▶ [SHORT PROBLEM] Repeat every record below exactly as written.

┌─ ENTRIES PROVIDED

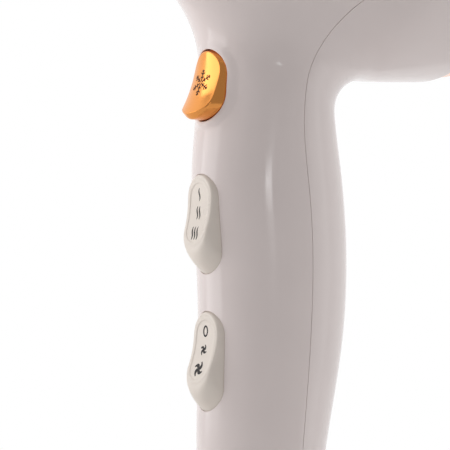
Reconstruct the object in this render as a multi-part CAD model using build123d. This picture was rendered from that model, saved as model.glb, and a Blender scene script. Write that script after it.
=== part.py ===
"""Hand-held hair dryer: slim nozzle, wide intake bell, pistol handle with two rockers and a cool-shot button.

Frame: the origin is the centre of the outlet's front face, on the barrel axis. +X points the way the
air leaves, +Z is up, and the handle hangs from the barrel, leaning 8 degrees to the rear.
Handle pieces are drawn in the handle's own frame: X is its front face's direction, -Z is down the handle.
"""
import os
from math import asin, cos, hypot, radians, sin

from build123d import *

# ---- driving dimensions, mm ----
WALL = 2.2
SEAM_GAP = 0.15
FIT = 0.3

COLLAR_R = 24.0
COLLAR_LENGTH = 12.0
SHELL_FRONT_X = -COLLAR_LENGTH
SHELL_REAR_X = -177.0
RING_REAR_X = -187.0
GRILLE_REAR_X = -197.0

HANDLE_X = -118.0
HANDLE_LEAN = 8.0
HANDLE_END = 186.0
HANDLE = Location((HANDLE_X, 0, 0), (0, HANDLE_LEAN, 0))

# barrel: (x, outer radius), from the outlet back to the trim ring
BARREL = [(-12, 25.0), (-40, 25.5), (-70, 26.2), (-95, 28.5), (-118, 35.5), (-138, 42.0), (-148, 43.5),
          (-157, 43.0), (-177, 39.9)]
# handle: (distance down, front reach, rear reach, half-width)
HANDLE_SECTIONS = [(14, 19.2, 17.8, 17.6), (30, 19.2, 17.9, 17.6), (44, 19.5, 18.0, 17.5),
                   (58, 20.4, 18.6, 17.3), (72, 22.0, 21.0, 17.0), (96, 20.8, 23.1, 17.0),
                   (120, 20.1, 21.6, 16.6), (146, 20.7, 16.7, 15.4), (170, 20.0, 13.6, 14.2),
                   (186, 19.0, 12.5, 13.5)]
# parting line: (front reach, distance down) on the handle, then (x, z) on the bell
SEAM_ON_HANDLE = [(1.0, 205), (-1.25, 146), (-3.3, 103), (-2.5, 81), (0.0, 57)]
SEAM_ON_BELL = [(-131.5, -25.6), (-147.0, -11.5), (-166.0, -4.5), (-182.0, -3.0)]
NECK_FILLET = 12.0
FLOOR = 3.0

COOL_S = 50.0
COOL_SIZE = (19.4, 13.4)
COOL_RIM = (25.8, 19.4)
COOL_RIM_HEIGHT = 0.8
COOL_TRAVEL = 2.4

HEAT_S = 87.5
SPEED_S = 124.0
ROCKER_WIDTH = 12.0
ROCKER_SWING = 20
PIVOT_DEPTH = 9.2
PIN_R = 1.25
PIN_LENGTH = 16.8
PIN_GAP = 0.05

SCREW_S = (66.0, 152.0)
SCREW_R = 1.4
SCREW_HEAD_R = 2.9

POST_R = 3.2
COVER_POST_R = 4.4
POST_MEET_T = -6.0
HEAD_SEAT_T = -11.0
SCREW_END_T = 8.0

ROCKER_CORNER = 4.2
FACE_EDGE_LENGTH = 9.0
SKIRT_ANGLE = 22.0
HEEL_ANGLE = 7.0
HUB_R = 2.8
CHEEK_IN_Y = 4.0

COOL_TOP = (-0.2, 10.0)
COOL_DISH = (0.8, 0.6)
COOL_CREST = (5.1, -6.9)
COOL_TOE = (2.7, -10.0)
COOL_HEADROOM = 12.0
COOL_FLANGE_T = 12.6
COOL_FLANGE_THICK = 1.6
COOL_FLANGE_LAP = 1.5
MICRO_T = 3.0
SPRING_S = 43.6
SPRING_R = 1.8
SPRING_POST_R = 2.8
SPRING_SEAT_T = 5.0
SPRING_TOP_T = COOL_FLANGE_T
TERMINAL_R = 0.7

CLAMP_T = -3.0
CLAMP_S = 171.0
TERMINAL_T = -9.5
TERMINAL_S = 142.6

INLET_R = 8.0
CORD_BORE_R = 4.2
INLET_TOP = 178.0
INLET_END = 190.0
INLET_T = 3.25

DUCT_R = 35.5
DUCT_IN_R = 33.8
DUCT_REAR_X = -158.0
DUCT_FRONT_X = -128.0
SLEEVE_R = 20.7
SLEEVE_IN_R = 19.2
FAN_R = 33.3
FAN_REAR_X = -156.0
FAN_FRONT_X = -142.0
FAN_BLADES = 9
RIB_REAR_X = -157.0
RIB_FRONT_X = -140.0
RING_R = 36.2
RING_IN_R = 35.5
TONGUE_R = 37.4
TONGUE_LENGTH = 4.0
GUARD_RIM_X = -187.3
SKIRT_END_X = -181.0
GRILLE_SLOT = 2.2
GRILLE_ROWS = [(29.0, 7.0, 30), (21.0, 6.6, 22), (13.0, 6.6, 14), (5.4, 5.0, 6)]
STATOR_VANES = 11

CAN_R = 17.9
CAN_REAR_X = -138.0
CAN_FRONT_X = -96.0
SHAFT_R = 1.6
BUSH_R = 4.0
BUSH_GAP = 0.03
MAGNET_R = 16.6
ARMATURE_R = 12.8
COMMUTATOR_R = 4.0

MICA_R = 22.4
MICA_REAR_X = -90.0
MICA_FRONT_X = -21.0
COIL_R = 18.7
COIL_WIRE_R = 0.45
COIL_PITCH = 4.0
MICA_SPAN = 62.0
MICA_MID_X = -56.0


# ---- shared shapes ----
def tube(outer, inner, x_rear, x_front):
    """A ring on the barrel axis between two stations."""
    length = x_front - x_rear
    ring = Cylinder(outer, length) - Cylinder(inner, length)
    return Pos((x_rear + x_front) / 2, 0, 0) * Rot(0, 90, 0) * ring


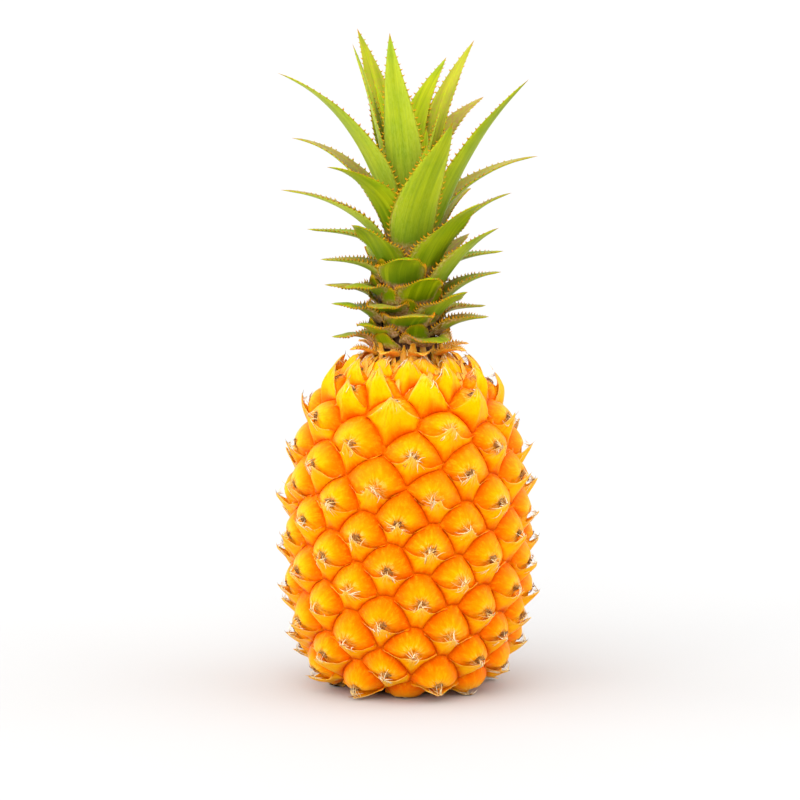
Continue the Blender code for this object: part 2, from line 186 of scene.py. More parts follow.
def setUp(tree, node, settings):
    # a setting is a property or an input; an input takes a value, a hex colour or another node's output
    for key, value in settings.items():
        if key == "ramp":
            stops = node.color_ramp.elements
            while len(stops) < len(value):
                stops.new(0.5)
            for stop, (place, colour) in zip(stops, value):
                stop.position = place
                stop.color = toLinear(colour)
        elif not isinstance(key, int) and key not in node.inputs:
            setattr(node, key, value)
        elif isinstance(value, bpy.types.NodeSocket):
            tree.links.new(value, node.inputs[key])
        else:
            node.inputs[key].default_value = toLinear(value) if isinstance(value, str) else value


def addNode(tree, kind, settings, output=0):
    node = tree.nodes.new("ShaderNode" + kind)
    setUp(tree, node, settings)
    return node.outputs[output]


def layUp(tree, colour, layers):
    # lays colours over one another. Each has what drives it, the range over which it comes in,
    # its least and most share, its colour, and whatever keeps it to one part of the surface
    for source, low, high, least, most, over, *parts in layers:
        share = addNode(tree, "MapRange", {
            "Value": source, "From Min": low, "From Max": high, "To Min": least, "To Max": most})
        for part in parts:
            share = addNode(tree, "Math", {"operation": "MULTIPLY", 0: share, 1: part})
        colour = addNode(tree, "Mix", {"data_type": "RGBA", 0: share, 6: colour, 7: over}, 2)
    return colour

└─

▶ [TASK ANSWER]
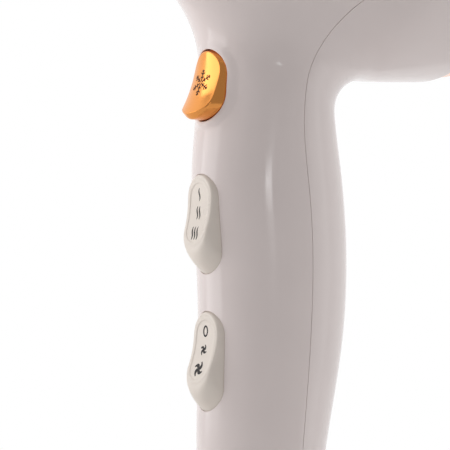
Reconstruct the object in this render as a multi-part CAD model using build123d. This picture was rendered from that model, saved as model.glb, and a Blender scene script. Write that script after it.
=== part.py ===
"""Hand-held hair dryer: slim nozzle, wide intake bell, pistol handle with two rockers and a cool-shot button.

Frame: the origin is the centre of the outlet's front face, on the barrel axis. +X points the way the
air leaves, +Z is up, and the handle hangs from the barrel, leaning 8 degrees to the rear.
Handle pieces are drawn in the handle's own frame: X is its front face's direction, -Z is down the handle.
"""
import os
from math import asin, cos, hypot, radians, sin

from build123d import *

# ---- driving dimensions, mm ----
WALL = 2.2
SEAM_GAP = 0.15
FIT = 0.3

COLLAR_R = 24.0
COLLAR_LENGTH = 12.0
SHELL_FRONT_X = -COLLAR_LENGTH
SHELL_REAR_X = -177.0
RING_REAR_X = -187.0
GRILLE_REAR_X = -197.0

HANDLE_X = -118.0
HANDLE_LEAN = 8.0
HANDLE_END = 186.0
HANDLE = Location((HANDLE_X, 0, 0), (0, HANDLE_LEAN, 0))

# barrel: (x, outer radius), from the outlet back to the trim ring
BARREL = [(-12, 25.0), (-40, 25.5), (-70, 26.2), (-95, 28.5), (-118, 35.5), (-138, 42.0), (-148, 43.5),
          (-157, 43.0), (-177, 39.9)]
# handle: (distance down, front reach, rear reach, half-width)
HANDLE_SECTIONS = [(14, 19.2, 17.8, 17.6), (30, 19.2, 17.9, 17.6), (44, 19.5, 18.0, 17.5),
                   (58, 20.4, 18.6, 17.3), (72, 22.0, 21.0, 17.0), (96, 20.8, 23.1, 17.0),
                   (120, 20.1, 21.6, 16.6), (146, 20.7, 16.7, 15.4), (170, 20.0, 13.6, 14.2),
                   (186, 19.0, 12.5, 13.5)]
# parting line: (front reach, distance down) on the handle, then (x, z) on the bell
SEAM_ON_HANDLE = [(1.0, 205), (-1.25, 146), (-3.3, 103), (-2.5, 81), (0.0, 57)]
SEAM_ON_BELL = [(-131.5, -25.6), (-147.0, -11.5), (-166.0, -4.5), (-182.0, -3.0)]
NECK_FILLET = 12.0
FLOOR = 3.0

COOL_S = 50.0
COOL_SIZE = (19.4, 13.4)
COOL_RIM = (25.8, 19.4)
COOL_RIM_HEIGHT = 0.8
COOL_TRAVEL = 2.4

HEAT_S = 87.5
SPEED_S = 124.0
ROCKER_WIDTH = 12.0
ROCKER_SWING = 20
PIVOT_DEPTH = 9.2
PIN_R = 1.25
PIN_LENGTH = 16.8
PIN_GAP = 0.05

SCREW_S = (66.0, 152.0)
SCREW_R = 1.4
SCREW_HEAD_R = 2.9

POST_R = 3.2
COVER_POST_R = 4.4
POST_MEET_T = -6.0
HEAD_SEAT_T = -11.0
SCREW_END_T = 8.0

ROCKER_CORNER = 4.2
FACE_EDGE_LENGTH = 9.0
SKIRT_ANGLE = 22.0
HEEL_ANGLE = 7.0
HUB_R = 2.8
CHEEK_IN_Y = 4.0

COOL_TOP = (-0.2, 10.0)
COOL_DISH = (0.8, 0.6)
COOL_CREST = (5.1, -6.9)
COOL_TOE = (2.7, -10.0)
COOL_HEADROOM = 12.0
COOL_FLANGE_T = 12.6
COOL_FLANGE_THICK = 1.6
COOL_FLANGE_LAP = 1.5
MICRO_T = 3.0
SPRING_S = 43.6
SPRING_R = 1.8
SPRING_POST_R = 2.8
SPRING_SEAT_T = 5.0
SPRING_TOP_T = COOL_FLANGE_T
TERMINAL_R = 0.7

CLAMP_T = -3.0
CLAMP_S = 171.0
TERMINAL_T = -9.5
TERMINAL_S = 142.6

INLET_R = 8.0
CORD_BORE_R = 4.2
INLET_TOP = 178.0
INLET_END = 190.0
INLET_T = 3.25

DUCT_R = 35.5
DUCT_IN_R = 33.8
DUCT_REAR_X = -158.0
DUCT_FRONT_X = -128.0
SLEEVE_R = 20.7
SLEEVE_IN_R = 19.2
FAN_R = 33.3
FAN_REAR_X = -156.0
FAN_FRONT_X = -142.0
FAN_BLADES = 9
RIB_REAR_X = -157.0
RIB_FRONT_X = -140.0
RING_R = 36.2
RING_IN_R = 35.5
TONGUE_R = 37.4
TONGUE_LENGTH = 4.0
GUARD_RIM_X = -187.3
SKIRT_END_X = -181.0
GRILLE_SLOT = 2.2
GRILLE_ROWS = [(29.0, 7.0, 30), (21.0, 6.6, 22), (13.0, 6.6, 14), (5.4, 5.0, 6)]
STATOR_VANES = 11

CAN_R = 17.9
CAN_REAR_X = -138.0
CAN_FRONT_X = -96.0
SHAFT_R = 1.6
BUSH_R = 4.0
BUSH_GAP = 0.03
MAGNET_R = 16.6
ARMATURE_R = 12.8
COMMUTATOR_R = 4.0

MICA_R = 22.4
MICA_REAR_X = -90.0
MICA_FRONT_X = -21.0
COIL_R = 18.7
COIL_WIRE_R = 0.45
COIL_PITCH = 4.0
MICA_SPAN = 62.0
MICA_MID_X = -56.0


# ---- shared shapes ----
def tube(outer, inner, x_rear, x_front):
    """A ring on the barrel axis between two stations."""
    length = x_front - x_rear
    ring = Cylinder(outer, length) - Cylinder(inner, length)
    return Pos((x_rear + x_front) / 2, 0, 0) * Rot(0, 90, 0) * ring


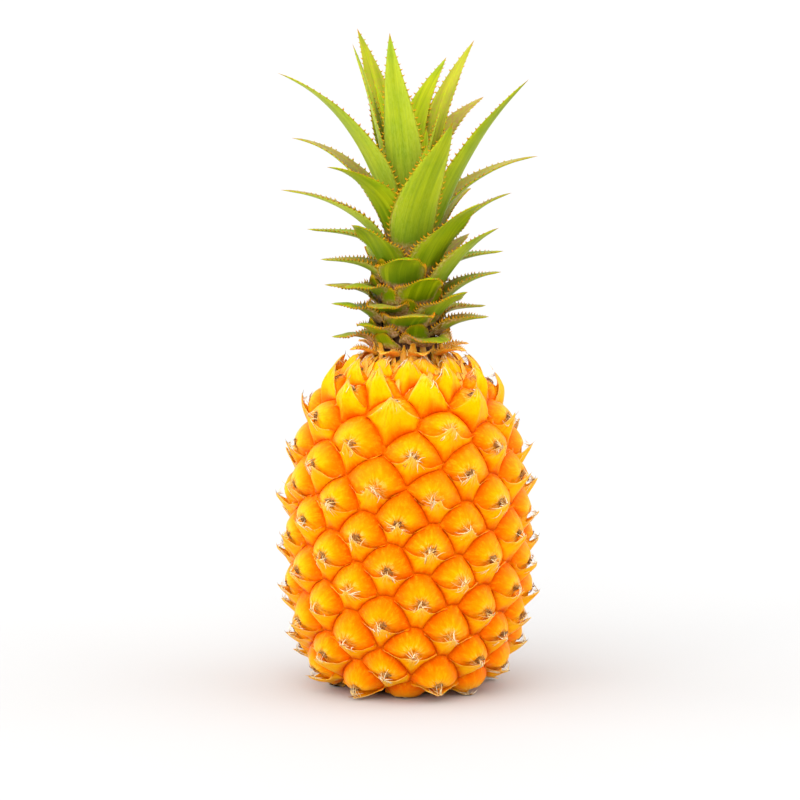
Continue the Blender code for this object: part 2, from line 186 of scene.py. More parts follow.
def setUp(tree, node, settings):
    # a setting is a property or an input; an input takes a value, a hex colour or another node's output
    for key, value in settings.items():
        if key == "ramp":
            stops = node.color_ramp.elements
            while len(stops) < len(value):
                stops.new(0.5)
            for stop, (place, colour) in zip(stops, value):
                stop.position = place
                stop.color = toLinear(colour)
        elif not isinstance(key, int) and key not in node.inputs:
            setattr(node, key, value)
        elif isinstance(value, bpy.types.NodeSocket):
            tree.links.new(value, node.inputs[key])
        else:
            node.inputs[key].default_value = toLinear(value) if isinstance(value, str) else value


def addNode(tree, kind, settings, output=0):
    node = tree.nodes.new("ShaderNode" + kind)
    setUp(tree, node, settings)
    return node.outputs[output]


def layUp(tree, colour, layers):
    # lays colours over one another. Each has what drives it, the range over which it comes in,
    # its least and most share, its colour, and whatever keeps it to one part of the surface
    for source, low, high, least, most, over, *parts in layers:
        share = addNode(tree, "MapRange", {
            "Value": source, "From Min": low, "From Max": high, "To Min": least, "To Max": most})
        for part in parts:
            share = addNode(tree, "Math", {"operation": "MULTIPLY", 0: share, 1: part})
        colour = addNode(tree, "Mix", {"data_type": "RGBA", 0: share, 6: colour, 7: over}, 2)
    return colour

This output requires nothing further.